'If the moon breaks up it'll kill us all in 45 minutes.'

Can it be saved? asks Lundvik, a desperate astronaut.

'Depends what's killing it,' replies the cool Doctor.

The episode opens with tension. A frightened Clara looks into the camera saying, 'we have a terrible decision to make and we don't have a lot of time!' but there was still room for little flickers of comedy throughout.

Maybe all the episodes have this mixture but readers of this column will be aware I'm new to Doctor Who. I've only seen three episodes: the awful Deep Breath, the magnificent Listen and now this one, Kill The Moon.

After the tense opening scene, we flashback. The Doctor is in the Tardis being nagged by two women. An annoying London schoolgirl, Courtney, is whining 'don't you fink I'm special?' whilst Clara badgers him to be nice.
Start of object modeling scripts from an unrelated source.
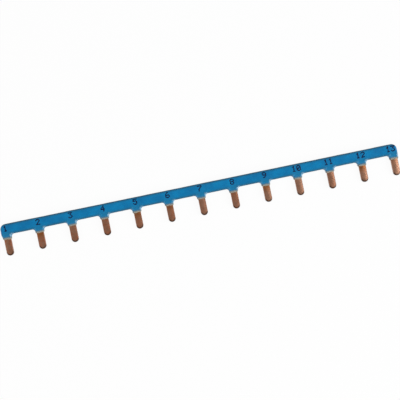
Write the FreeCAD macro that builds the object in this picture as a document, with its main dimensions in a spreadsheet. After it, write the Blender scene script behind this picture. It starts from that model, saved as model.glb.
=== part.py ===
import FreeCAD, Part
import math
import os
import Sketcher

# Comb busbar, pin type, one pole: a flat copper comb inside one dipped insulating coat.
# Millimetres. The part lies flat with the coat's back face on z = 0. The bar runs along X, the
# middle of its height is y = 0 and the pins point towards -Y. The pins are spaced evenly about
# x = 0, so with an odd number of them the middle pin's axis is x = 0.

# Driving sizes. The coat's outside is the comb's outline grown by the coat's thickness.
SIZES = {
    "pole_count": 13,
    "pole_pitch": 17.8,
    "bar_height": 5.0,
    "strip_thickness": 2.0,
    "pin_width": 3.8,
    "pin_length": 11.8,
    "root_radius": 2.0,
    "left_end_margin": 0.4,
    "right_end_margin": 0.1,
    "end_corner_radius": 2.5,
    "shear_corner_radius": 0.5,
    "edge_break": 0.3,
    "coat_thickness": 0.5,
    "coat_reach": 2.9,
    "lip_height": 0.5,
    "lip_wall": 0.13,
}

# Lengths that several features share, as expressions of the sheet
ROW_LENGTH = "((sizes.pole_count - 1) * sizes.pole_pitch)"
STRIP_LENGTH = "(sizes.pole_count * sizes.pole_pitch)"
FULL_COAT_END = "(sizes.bar_height / 2 + sizes.coat_reach - sizes.lip_height)"

# How much larger than the copper each form is all round
BARE = "0"
COATED = "sizes.coat_thickness"

# Edges closer to a place than this lie on it.
TOLERANCE = 1e-3

doc = FreeCAD.newDocument("comb_busbar")
sheet = doc.addObject("Spreadsheet::Sheet", "sizes")
for row, (alias, number) in enumerate(SIZES.items(), start=1):
    sheet.set(f"A{row}", alias)
    sheet.set(f"B{row}", str(number))
    sheet.setAlias(f"B{row}", alias)
doc.recompute()


def value(expression):
    """The number that an expression of the sheet's sizes has now."""
    return float(sheet.evalExpression(expression))


def origin_feature(body, role):
    """The body's own origin plane or axis with this role."""
    return next(item for item in body.Origin.OriginFeatures if item.Role == role)


def new_sketch(body, name, plane, **offset):
    """An empty sketch on one of the body's origin planes, moved in it by the given expressions."""
    sketch = body.newObject("Sketcher::SketchObject", name)
    sketch.AttachmentSupport = [(origin_feature(body, plane), "")]
    sketch.MapMode = "FlatFace"
    for axis, expression in offset.items():
        sketch.setExpression(f"AttachmentOffset.Base.{axis}", expression)
    return sketch


def constrain(sketch, kind, *where):
    return sketch.addConstraint(Sketcher.Constraint(kind, *where))


def dimension(sketch, name, expression, kind, *where):
    """A named dimension of the sketch that follows the sheet."""
    index = constrain(sketch, kind, *where, value(expression))
    sketch.renameConstraint(index, name)
    sketch.setExpression(f"Constraints.{name}", expression)


def line(sketch, start, end):
    segment = Part.LineSegment(FreeCAD.Vector(*start), FreeCAD.Vector(*end))
    return sketch.addGeometry(segment, False)


def arc(sketch, centre, radius, start_degrees, end_degrees):
    circle = Part.Circle(FreeCAD.Vector(*centre), FreeCAD.Vector(0, 0, 1), radius)
    turn = Part.ArcOfCircle(circle, math.radians(start_degrees), math.radians(end_degrees))
    return sketch.addGeometry(turn, False)


def draw_rectangle(sketch, width, height):
    """A rectangle centred on the sketch's origin."""
    x = value(width) / 2
    y = value(height) / 2
    lower = line(sketch, (-x, -y), (x, -y))
    right = line(sketch, (x, -y), (x, y))
    upper = line(sketch, (x, y), (-x, y))
    left = line(sketch, (-x, y), (-x, -y))
    for level, upright in ((lower, right), (upper, left)):
        constrain(sketch, "Horizontal", level)
        constrain(sketch, "Vertical", upright)
    for first, second in ((lower, right), (right, upper), (upper, left), (left, lower)):
        constrain(sketch, "Coincident", first, 2, second, 1)
    constrain(sketch, "Symmetric", lower, 1, upper, 1, -1, 1)
    dimension(sketch, "width", width, "DistanceX", lower, 1, lower, 2)
    dimension(sketch, "height", height, "DistanceY", right, 1, right, 2)


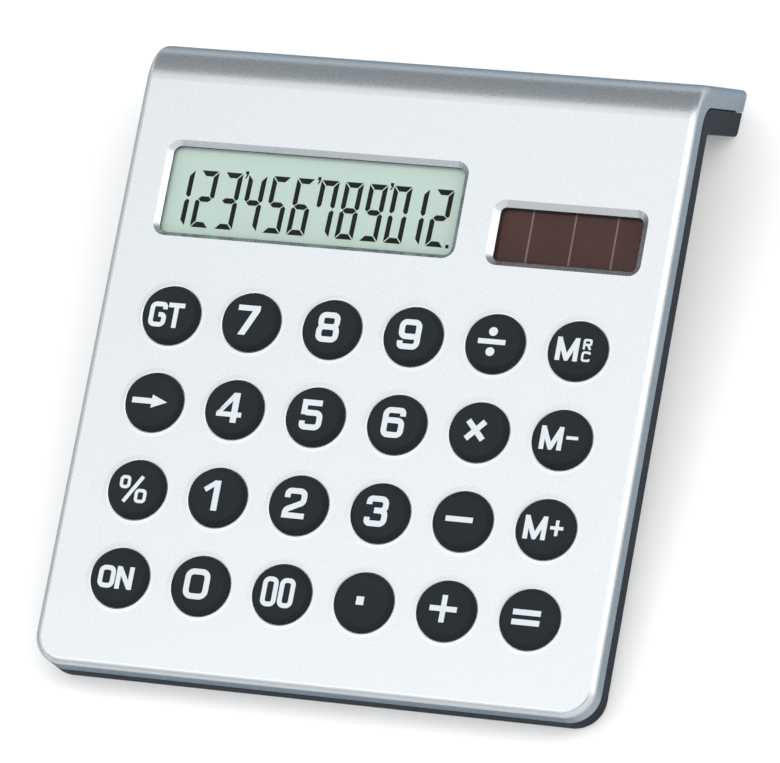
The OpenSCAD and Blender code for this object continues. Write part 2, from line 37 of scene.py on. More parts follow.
# The face frame of the CAD, in mm: x across, y up the face, z out of it, with its origin on the
# face at the middle of the key field.
FACE_TILT = math.radians(8.5)
SEAT_Y, SEAT_Z = -31.9045, 20.209
FACE = Matrix.Translation((0, SEAT_Y * MM, SEAT_Z * MM)) @ Matrix.Rotation(FACE_TILT, 4, "X")

# Heights and distances on the face, in mm
KEY_PITCH_X, KEY_PITCH_Y = 21.0, 22.4
KEY_TOP = 2.4
POLARISER_TOP = -2.70
SOLAR_TOP = -2.70

# Printed marks lie this far above their surface, and each stroke of a mark above the one before it
PRINT_RISE = 0.02
PRINT_STEP = 0.004

# The front cover is bare of paint in this part of it, in mm: the walls of the openings below their
# bevels, reaching up into the bevels so that this dark plastic is also painted shade in the gaps
# round the display, the solar window and the keys
OPENINGS_X = (-62.0, 62.0)
OPENINGS_Y = (-50.0, 81.0)
BARE_AND_SHADE_DEPTHS = (-60.0, -1.40)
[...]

Stuck with these hen-peckers, Peter Capaldi turns to the brat and with growling gallantry, transforming him into a magnificent Glasgow Heathcliff, asks: 'How'd you like to be the first woman on the moon? Is that special enough for you?'

They crash land on the moon to find nuclear bombs and some very grumpy astronauts. The Doctor jumps and twirls and skips in front of them. An embarrassed Clara asks what he's doing. 'There's no gravity,' he says. 'We should be bouncing about this cabin like fluffy little clouds but we're not.' He turns to face the astronauts: 'What is the matter with the moon?'

It's clear something is terribly wrong. It is cracking and shifting, putting mankind at risk. The Doctor says, 'it must be causing chaos on Earth. The tides will be so high they will drown whole cities.'

The trio of grim-faced astronauts have been sent here to fix it and, of course, are approaching the problem as humans do: with bombs. A hundred nuclear bombs lie stacked and waiting, but first they need to discover what the problem is. What is wrong with the moon?

When the group step onto the lunar surface to investigate they're faced, not with terrorists or aliens, but cobwebs. Rocks and caverns are choked with thick, dusty webs, as are the skeletons of astronauts who'd been here previously.

This was a very eerie part of the show, with the group making their way across the grey, silent surface, knowing only that something is wrong and that it involves some very hefty spiders. With the barren landscape, lack of atmosphere, and bleak, empty horizons we're reminded the show is made in Wales - though this segment was filmed on volcanic Lanzarote.

The tension rockets when the group re-enter the spaceship and hear the dreadful ticky-ticky-tick of a massive spider skittering over the metal floor. These ones are just as terrifying as your average British house spider, being huge, aggressive and studded with red lights. 'It's the size of a badger!' says the Doctor. And there are millions of them on the moon, 'multiplying, feeding, evolving…'

The Doctor discovers that the spiders are merely bacteria. They're not what's wrong with the moon; it's what the bacteria are feeding on that's the problem.

When we finally discover the alien who's destroying the moon, the astronaut, Lundvik, says simply: 'Doctor, how do we kill it?'

At this point, the plot began to weaken. Until now it'd been a great story, full of tension, surprise and good old-fashioned scares, but when we finally discover who the 'baddie' is, and with Lundvik ready to blast it, Clara and Courtney lapse into faux philosophy and daft moralising. Is it right to kill this thing, they wonder. 'This is a life!' says Clara.

Lundvik can hardly believe these two daft girls. If this alien is allowed to live humanity could perish. What about life on Earth?

'There's life here, too!' they plead. It'd be so sad to kill a poor little alien…

'Things don't always have to be nice!' snaps Lundvik. Maybe I'm heartless, but I agreed with her and had no tender feelings towards the alien. Clara and Courtney talked as though it was the agony of deciding on an abortion.

This was such a fake dilemma: a choice between killing an alien or saving the human race. But perhaps I'm a Texan at heart, because I felt just like George W Bush, shouting: 'Just bomb the thing! Nuke it! Shock and awe! Bring our boys home!'

'We have a terrible decision to make' weeps Clara. 'We don't know if it will help us or hurt us or just leave us alone.' Should they blast it with nukes or let it live and perhaps destroy Earth? Shock and awe, baby! That was my answer.

Kill The Moon was a good story: eerie, tense and clever, but it was padded out with too much of this fake moralising which soon became tedious. As they discussed whether to save an alien or save humanity it felt like a multiple choice quiz from a magazine called Do Gooders Weekly. If you chose Option A, Saving The Alien, then you'll go to heaven. If you chose Option B, Nuke That Bad Boy, then you'll go to hell.

This episode may have made me feel unnervingly like Dubya but at least it was far superior to the awful opening episode and the series seems to be getting better all the time. I might be inching towards watching Doctor Who regularly. Shock and awe!